Is temporary stadium a bargaining chip?

Is the temporary stadium issue a bargaining chip/stall tactic for Arum, or is it really as economically significant as he claims? If I recall, he's said that not building it would leave $30 million on the table, thus that Mayweather's proposal makes absolutely no economic sense. I'm guessing that "Money" cares about money, too, would also prefer not to leave $30 million lying on the ground, if Arum's not just blowing smoke. What's your take on this?

Jason Rhodes
Athens, Ga.

The idea of a temporary stadium is worth exploring. But it should have been done long ago and not still be in the discussion stage. Arum said it will only take three months to build, but that leaves precious little time to get all the required permits, etc. But let's assume it could be built in time for May. Is it reasonable to assume Arum could average the same price per ticket he could if he were in the MGM Grand? I doubt it. The largest gate in boxing history is $18.4 million, on a paid attendance of 17,078, on May 5, 2007, for Mayweather-Oscar De La Hoya. That is an average of $1,078.53 per ticket. Arum's proposed stadium supposedly holds 39,000. To do $30 million better, or $48.4 million, he'd have to do an average of $1,241 a seat. Given that so many seats will be so far from the ring, I don't think that possible.

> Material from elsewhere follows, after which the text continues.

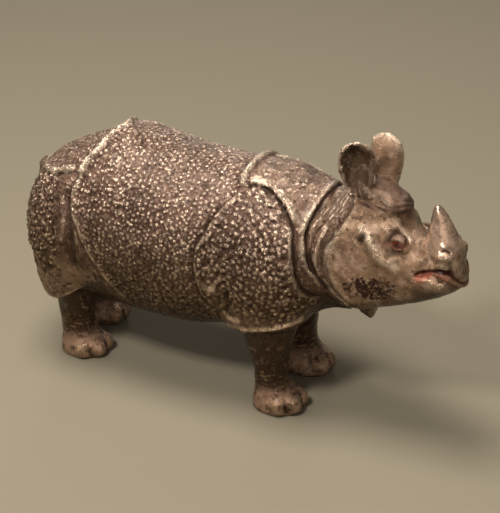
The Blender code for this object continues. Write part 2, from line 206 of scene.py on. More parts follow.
def read_rows(items: bpy.types.bpy_prop_collection, name: str) -> np.ndarray:
    """Reads a vector of each vertex of a mesh.

    Args:
        items: The mesh's vertices or normals.
        name: The vector's name.

    Returns:
        Rows of x, y, z.
    """
    rows = np.empty(len(items) * 3)
    items.foreach_get(name, rows)
    return rows.reshape(-1, 3)


def smooth_curve(rows: list, steps: int) -> np.ndarray:
    """Points on a Catmull-Rom curve through the rows.

    Args:
        rows: The points that it goes through.
        steps: How many points it has for each of them.

    Returns:
        The curve's points.
    """
    rows = np.array(rows, float)
    ends = np.vstack([2 * rows[0] - rows[1], rows, 2 * rows[-1] - rows[-2]])
    t = (np.arange(steps) / steps)[:, None]
    made = []
    for i in range(len(rows) - 1):
        a, b, c, d = ends[i : i + 4]
        made.append(
            0.5 * (2 * b + (c - a) * t + (2 * a - 5 * b + 4 * c - d) * t**2
                   + (3 * b - a - 3 * c + d) * t**3)
        )
    return np.vstack([*made, rows[-1:]])


@dataclass(frozen=True)
class Fold:
    """A fold of the hide, with the plate that overlaps on the curve's left.

    Points are (distance along, angle from straight up) about the trunk or the head, or
    (x, y, z) near the skin, on the right side. Each fold is on both sides. A roll is a ridge
    on the curve itself. Pale is how light the paint is on the lip or roll, partly rubbed paint
    and partly painted highlight, and dark is how strong the painted shade in the groove is.
    """

    points: tuple
    lip: float = 0.35
    lip_width: float = 1.1
    groove: float = 0.9
    groove_width: float = 0.9
    roll: float = 0.0
    pale: float = 0.5
    dark: float = 0.6
    across: bool = False
    valley: bool = False
    head: bool = False
    fade: float = 4.0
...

"It's bad for the fans because are being cheated out of, I don't want to say it would be a great fight at this point, but it's a very intriguing fight. It's not as intriguing as it once was because Pacquiao slipped in his last fight. He's been slipping. The fact is that fans don't realize that he's been fighting guys who have had to lose weight to fight him. It was an intriguing point about two years ago. Now everyone knows, at this point, Floyd would probably pick him apart." – Veteran trainer John David Jackson, talking to, about the drama surrounding the Mayweather-Pacquiao talks.